TASK STATEMENT:
The listing below is to be output in its exact form.
────
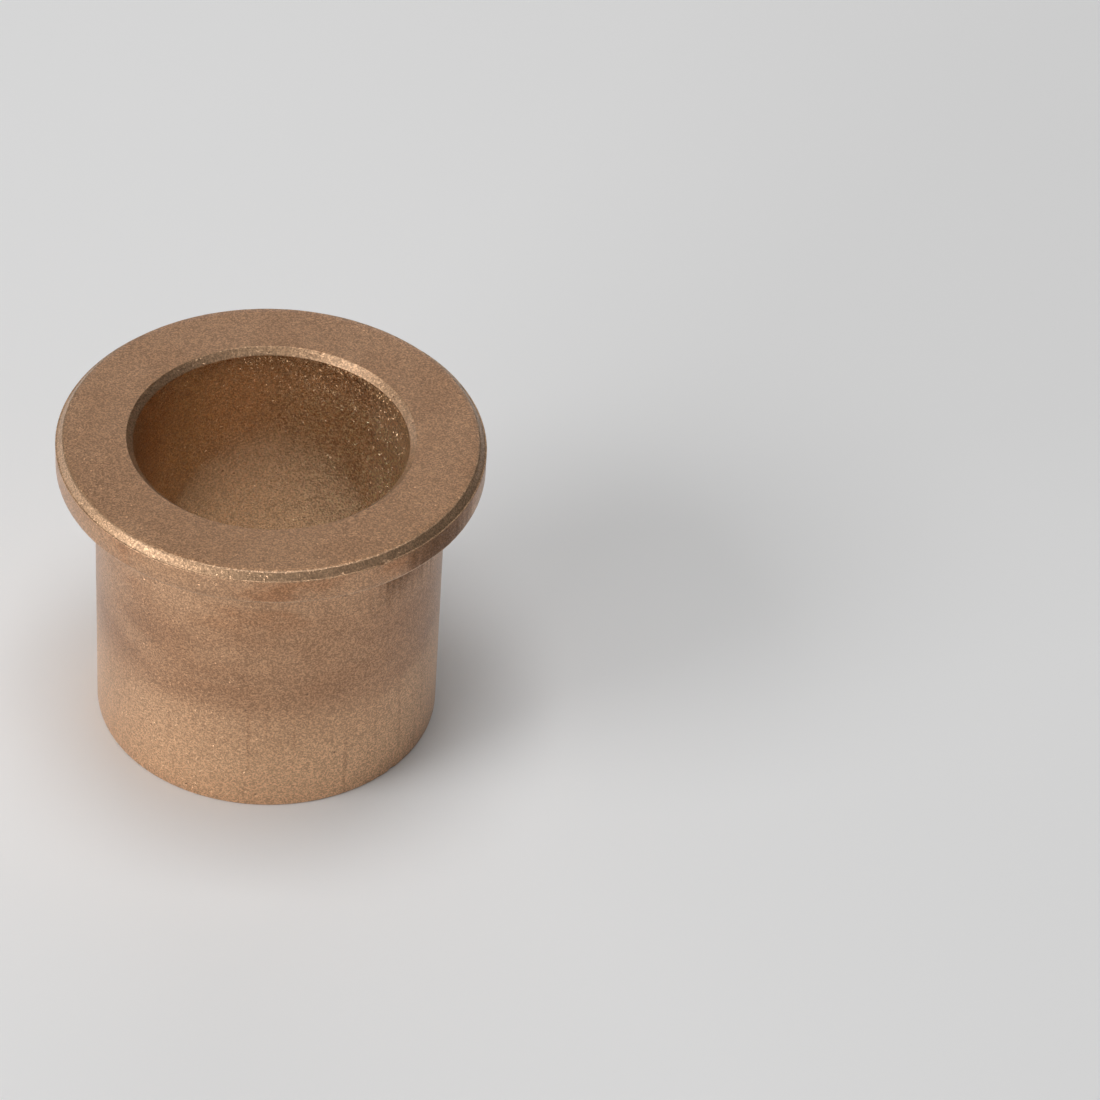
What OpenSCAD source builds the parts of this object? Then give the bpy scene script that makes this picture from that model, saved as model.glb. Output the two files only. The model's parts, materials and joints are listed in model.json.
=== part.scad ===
// Flanged sleeve bushing, pressed and sintered from bronze powder in one piece.
// A shaft runs in the bore, the sleeve presses into a housing, and the flange takes the end thrust.
// It stands on its plain end with the flange up. The origin is on the axis, in the plane of the
// flange's seating face, and +Z points along the axis out of the flanged end.

/* [Bore] */
// Inside diameter, a running fit on the shaft
bore_d = 25; // [8:0.5:60]
// Width of the 45 degree chamfer at both mouths of the bore
bore_chamfer = 0.6; // [0.2:0.1:0.8]

/* [Sleeve] */
// Thickness of the wall between the bore and the outside of the sleeve
wall = 3.5; // [2:0.25:8]
// Overall length, with the flange
length = 31; // [12:0.5:90]
// Width of the 45 degree chamfer that breaks the outer edge of the plain end
lead_chamfer = 0.1; // [0.1:0.05:0.5]

/* [Flange] */
// How far the flange stands out past the sleeve
flange_reach = 3.5; // [2:0.25:8]
// Thickness of the flange
flange_t = 3.2; // [2:0.1:6]
// Width of the 45 degree chamfer round the flange's outer face
rim_chamfer = 0.65; // [0.2:0.05:1]
// Radius of the flange's edge on the housing side
rim_round = 0.3; // [0.1:0.05:0.6]
// Radius of the fillet between the sleeve and the flange
seat_fillet = 0.3; // [0.1:0.05:0.6]

/* [Hidden] */

bore_r = bore_d / 2;
sleeve_r = bore_r + wall;
flange_r = sleeve_r + flange_reach;
// Height of the plain end, where the bushing stands
plain_end_z = flange_t - length;

$fn = 180;

// A right-angled triangle with both legs equal, at a corner of the section. The signs of toward_x
// and toward_y say which way its legs run.
module corner_triangle(at_x, at_y, leg, toward_x, toward_y) {
    translate([at_x, at_y])
        polygon([[0, 0], [toward_x * leg, 0], [0, toward_y * leg]]);
}

// The part of a square corner that lies outside a quarter circle tangent to both its sides
module corner_spandrel(at_x, at_y, radius, toward_x, toward_y) {
    translate([at_x, at_y])
        difference() {
            translate([toward_x < 0 ? -radius : 0, toward_y < 0 ? -radius : 0])
                square(radius);
            translate([toward_x * radius, toward_y * radius])
                circle(radius);
        }
}

// The sections below are in the plane of the axis: X is the radius and Y the height.
module sleeve_section() {
    difference() {
        translate([bore_r, plain_end_z])
            square([wall, length]);
        corner_triangle(sleeve_r, plain_end_z, lead_chamfer, -1, 1);
    }
}

module flange_section() {
    difference() {
        translate([bore_r, 0])
            square([wall + flange_reach, flange_t]);
        corner_triangle(flange_r, flange_t, rim_chamfer, -1, -1);
        corner_spandrel(flange_r, 0, rim_round, -1, 1);
    }
    corner_spandrel(sleeve_r, 0, seat_fillet, 1, -1);
}

// The one solid: sleeve and flange in one section, with both mouths of the bore chamfered
module flanged_bushing() {
    color("peru")
        rotate_extrude()
            difference() {
                union() {
                    sleeve_section();
                    flange_section();
                }
                corner_triangle(bore_r, flange_t, bore_chamfer, 1, -1);
                corner_triangle(bore_r, plain_end_z, bore_chamfer, 1, 1);
            }
}

flanged_bushing();
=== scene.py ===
"""The looks of the flanged bronze bushing: its finished surface, the floor, the light and the camera.

Lengths are in metres in the CAD frame: the origin is on the bore's axis in the plane of the flange's
seating face, and +Z points out of the flanged end. The bushing stands on its plain end.
An azimuth is in degrees, counted from the front, where the camera is, towards +X.
"""
import json
import math

import bmesh
import bpy
from mathutils import Matrix, Vector, noise


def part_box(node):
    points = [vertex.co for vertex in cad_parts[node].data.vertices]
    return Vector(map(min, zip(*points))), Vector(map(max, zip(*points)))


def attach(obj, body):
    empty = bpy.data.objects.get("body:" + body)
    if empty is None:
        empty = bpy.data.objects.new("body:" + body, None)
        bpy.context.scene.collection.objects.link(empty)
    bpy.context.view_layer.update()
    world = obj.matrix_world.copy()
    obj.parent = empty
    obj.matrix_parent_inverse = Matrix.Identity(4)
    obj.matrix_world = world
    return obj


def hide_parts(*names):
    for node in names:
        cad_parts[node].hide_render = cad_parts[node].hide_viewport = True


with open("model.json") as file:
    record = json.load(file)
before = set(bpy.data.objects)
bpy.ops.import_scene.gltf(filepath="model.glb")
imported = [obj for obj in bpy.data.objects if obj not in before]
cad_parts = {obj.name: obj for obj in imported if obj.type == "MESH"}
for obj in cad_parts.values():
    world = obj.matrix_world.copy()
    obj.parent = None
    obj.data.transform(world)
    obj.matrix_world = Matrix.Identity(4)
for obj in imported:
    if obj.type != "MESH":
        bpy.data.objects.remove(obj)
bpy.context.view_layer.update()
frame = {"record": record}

MM = 0.001
NODE = "flanged_bushing"
scene = bpy.context.scene

# ================================================================ sizes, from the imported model
mounts = {mount["name"]: mount for mount in frame["record"]["mounts"]}
node_low, node_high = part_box(NODE)
BORE_R = mounts["bore"]["dims"]["r_mm"] * MM
SLEEVE_R = mounts["sleeve_outside"]["dims"]["r_mm"] * MM
FLANGE_R = node_high[0]
FACE_Z = node_high[2]
SEAT_Z = mounts["flange_seat"]["pos_m"][2]
END_Z = node_low[2]
BORE_CHAMFER = (FACE_Z - END_Z - mounts["bore"]["dims"]["length_mm"] * MM) / 2


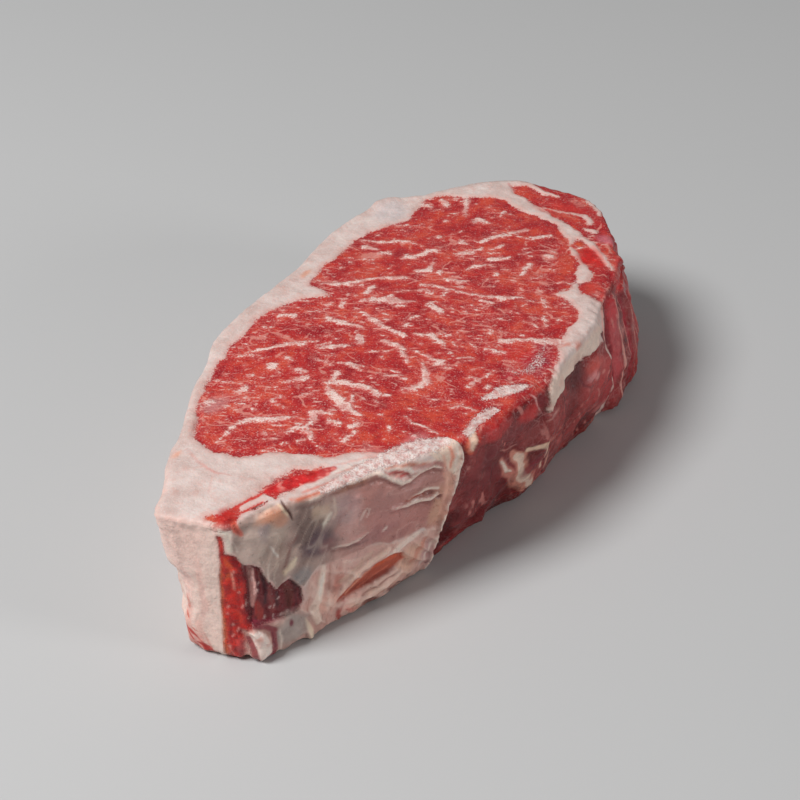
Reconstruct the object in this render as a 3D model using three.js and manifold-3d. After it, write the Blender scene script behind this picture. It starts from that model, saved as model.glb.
────
THE ANSWER:
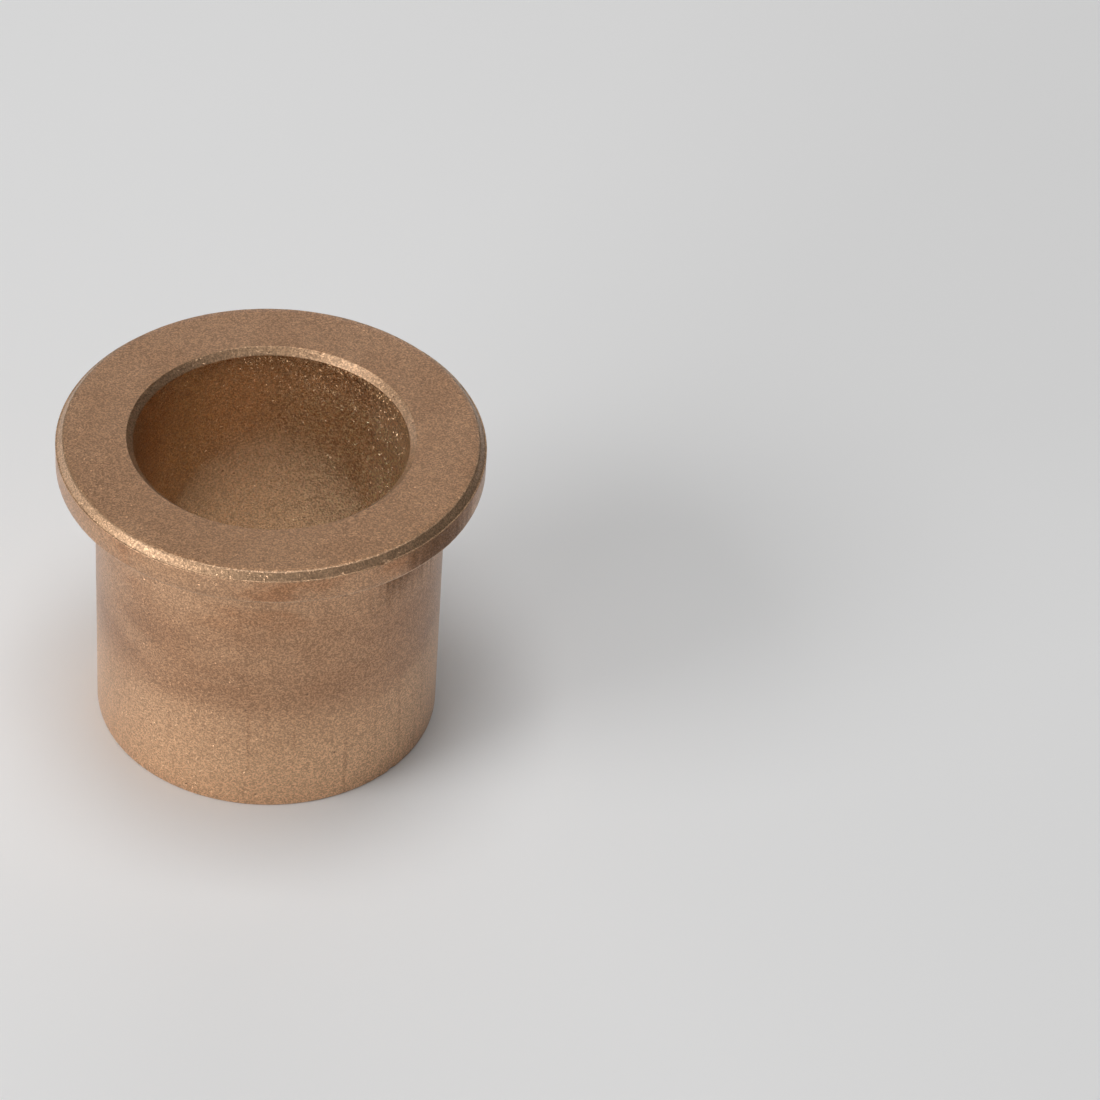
What OpenSCAD source builds the parts of this object? Then give the bpy scene script that makes this picture from that model, saved as model.glb. Output the two files only. The model's parts, materials and joints are listed in model.json.
=== part.scad ===
// Flanged sleeve bushing, pressed and sintered from bronze powder in one piece.
// A shaft runs in the bore, the sleeve presses into a housing, and the flange takes the end thrust.
// It stands on its plain end with the flange up. The origin is on the axis, in the plane of the
// flange's seating face, and +Z points along the axis out of the flanged end.

/* [Bore] */
// Inside diameter, a running fit on the shaft
bore_d = 25; // [8:0.5:60]
// Width of the 45 degree chamfer at both mouths of the bore
bore_chamfer = 0.6; // [0.2:0.1:0.8]

/* [Sleeve] */
// Thickness of the wall between the bore and the outside of the sleeve
wall = 3.5; // [2:0.25:8]
// Overall length, with the flange
length = 31; // [12:0.5:90]
// Width of the 45 degree chamfer that breaks the outer edge of the plain end
lead_chamfer = 0.1; // [0.1:0.05:0.5]

/* [Flange] */
// How far the flange stands out past the sleeve
flange_reach = 3.5; // [2:0.25:8]
// Thickness of the flange
flange_t = 3.2; // [2:0.1:6]
// Width of the 45 degree chamfer round the flange's outer face
rim_chamfer = 0.65; // [0.2:0.05:1]
// Radius of the flange's edge on the housing side
rim_round = 0.3; // [0.1:0.05:0.6]
// Radius of the fillet between the sleeve and the flange
seat_fillet = 0.3; // [0.1:0.05:0.6]

/* [Hidden] */

bore_r = bore_d / 2;
sleeve_r = bore_r + wall;
flange_r = sleeve_r + flange_reach;
// Height of the plain end, where the bushing stands
plain_end_z = flange_t - length;

$fn = 180;

// A right-angled triangle with both legs equal, at a corner of the section. The signs of toward_x
// and toward_y say which way its legs run.
module corner_triangle(at_x, at_y, leg, toward_x, toward_y) {
    translate([at_x, at_y])
        polygon([[0, 0], [toward_x * leg, 0], [0, toward_y * leg]]);
}

// The part of a square corner that lies outside a quarter circle tangent to both its sides
module corner_spandrel(at_x, at_y, radius, toward_x, toward_y) {
    translate([at_x, at_y])
        difference() {
            translate([toward_x < 0 ? -radius : 0, toward_y < 0 ? -radius : 0])
                square(radius);
            translate([toward_x * radius, toward_y * radius])
                circle(radius);
        }
}

// The sections below are in the plane of the axis: X is the radius and Y the height.
module sleeve_section() {
    difference() {
        translate([bore_r, plain_end_z])
            square([wall, length]);
        corner_triangle(sleeve_r, plain_end_z, lead_chamfer, -1, 1);
    }
}

module flange_section() {
    difference() {
        translate([bore_r, 0])
            square([wall + flange_reach, flange_t]);
        corner_triangle(flange_r, flange_t, rim_chamfer, -1, -1);
        corner_spandrel(flange_r, 0, rim_round, -1, 1);
    }
    corner_spandrel(sleeve_r, 0, seat_fillet, 1, -1);
}

// The one solid: sleeve and flange in one section, with both mouths of the bore chamfered
module flanged_bushing() {
    color("peru")
        rotate_extrude()
            difference() {
                union() {
                    sleeve_section();
                    flange_section();
                }
                corner_triangle(bore_r, flange_t, bore_chamfer, 1, -1);
                corner_triangle(bore_r, plain_end_z, bore_chamfer, 1, 1);
            }
}

flanged_bushing();
=== scene.py ===
"""The looks of the flanged bronze bushing: its finished surface, the floor, the light and the camera.

Lengths are in metres in the CAD frame: the origin is on the bore's axis in the plane of the flange's
seating face, and +Z points out of the flanged end. The bushing stands on its plain end.
An azimuth is in degrees, counted from the front, where the camera is, towards +X.
"""
import json
import math

import bmesh
import bpy
from mathutils import Matrix, Vector, noise


def part_box(node):
    points = [vertex.co for vertex in cad_parts[node].data.vertices]
    return Vector(map(min, zip(*points))), Vector(map(max, zip(*points)))


def attach(obj, body):
    empty = bpy.data.objects.get("body:" + body)
    if empty is None:
        empty = bpy.data.objects.new("body:" + body, None)
        bpy.context.scene.collection.objects.link(empty)
    bpy.context.view_layer.update()
    world = obj.matrix_world.copy()
    obj.parent = empty
    obj.matrix_parent_inverse = Matrix.Identity(4)
    obj.matrix_world = world
    return obj


def hide_parts(*names):
    for node in names:
        cad_parts[node].hide_render = cad_parts[node].hide_viewport = True


with open("model.json") as file:
    record = json.load(file)
before = set(bpy.data.objects)
bpy.ops.import_scene.gltf(filepath="model.glb")
imported = [obj for obj in bpy.data.objects if obj not in before]
cad_parts = {obj.name: obj for obj in imported if obj.type == "MESH"}
for obj in cad_parts.values():
    world = obj.matrix_world.copy()
    obj.parent = None
    obj.data.transform(world)
    obj.matrix_world = Matrix.Identity(4)
for obj in imported:
    if obj.type != "MESH":
        bpy.data.objects.remove(obj)
bpy.context.view_layer.update()
frame = {"record": record}

MM = 0.001
NODE = "flanged_bushing"
scene = bpy.context.scene

# ================================================================ sizes, from the imported model
mounts = {mount["name"]: mount for mount in frame["record"]["mounts"]}
node_low, node_high = part_box(NODE)
BORE_R = mounts["bore"]["dims"]["r_mm"] * MM
SLEEVE_R = mounts["sleeve_outside"]["dims"]["r_mm"] * MM
FLANGE_R = node_high[0]
FACE_Z = node_high[2]
SEAT_Z = mounts["flange_seat"]["pos_m"][2]
END_Z = node_low[2]
BORE_CHAMFER = (FACE_Z - END_Z - mounts["bore"]["dims"]["length_mm"] * MM) / 2


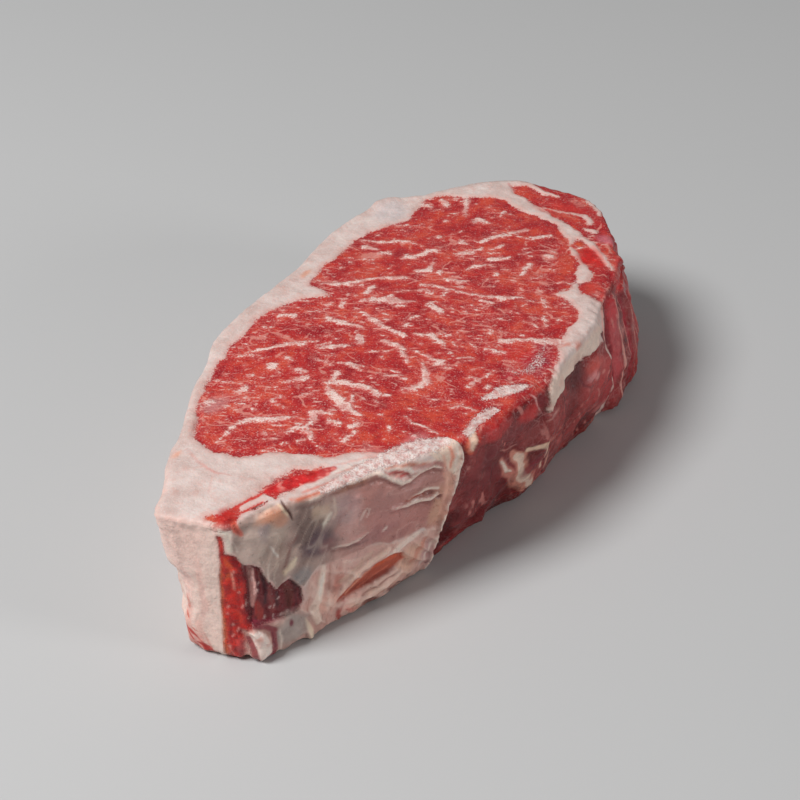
Reconstruct the object in this render as a 3D model using three.js and manifold-3d. After it, write the Blender scene script behind this picture. It starts from that model, saved as model.glb.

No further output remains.